Lost at first, Eckles turned to the Bible. She found inspiration in a book that guided her to a higher calling, a higher sense of purpose and being. Suddenly, it was as if she was no longer blind.
“I gave my life to Jesus,” she said, “and began reading scripture. My bitterness and anger began to disappear. Even though I was blind, I said to myself, ‘You know, there’s so much I can do.’ “
Eckles found a job as a court interpreter, and proved to be one of the fastest and most efficient workers they had.
“When I lost my sight, my brain kicked in,” she said. “I don’t have any visual distractions.”
She was hired by the largest phone interpreter company, and her blindness was no impediment to her success. As it turns out, it was also no impediment when she began writing her book.
“I work with a computer that reads the screen to me,” she said. “I never dreamed we’d have this technology.
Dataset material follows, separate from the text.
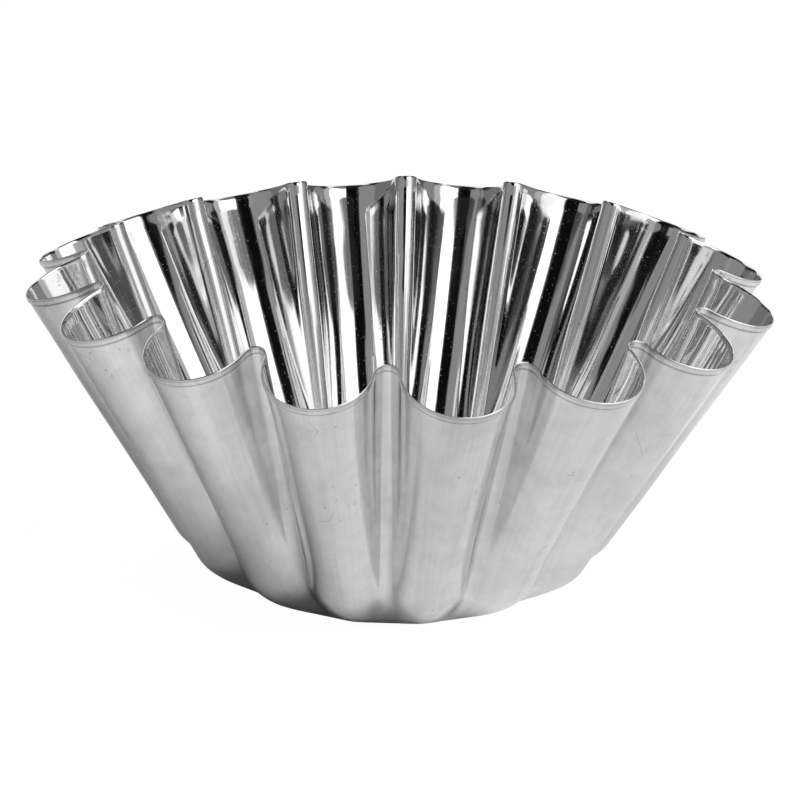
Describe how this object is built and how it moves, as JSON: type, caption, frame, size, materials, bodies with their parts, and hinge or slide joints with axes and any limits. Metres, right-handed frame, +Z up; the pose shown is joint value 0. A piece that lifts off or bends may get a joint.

That’s been a blessing.”
But even more of a blessing, she said, has been the realization that her disability does not to stop her from chasing her dreams – and fully accomplishing them. Her attitude changed, as she rushed into the arms of an active life and career as an author.
“That’s exactly what happened,” she said. “When I could see, I was like, ‘We have to get a better car, we have to get a bigger home, we have to get our kids into designer clothes,’ ‘ she said. “I was focused on the silly things.”
Not anymore. Today as Eckles celebrates the success of “Simply Salsa,” she feels like she has an inspirational story to share – and a lot of hope to bring to the lives of others.
“I decided to write a book that I wanted to read,” she said. “I actually like what I wrote.”
So do her readers, judging by the response she’s gotten.
“The one feedback I got that almost brought me to tears was the woman who wrote and she said, ‘I was sobbing on my keyboard reading this book,’ “ Eckles said. “I want to empower these women.”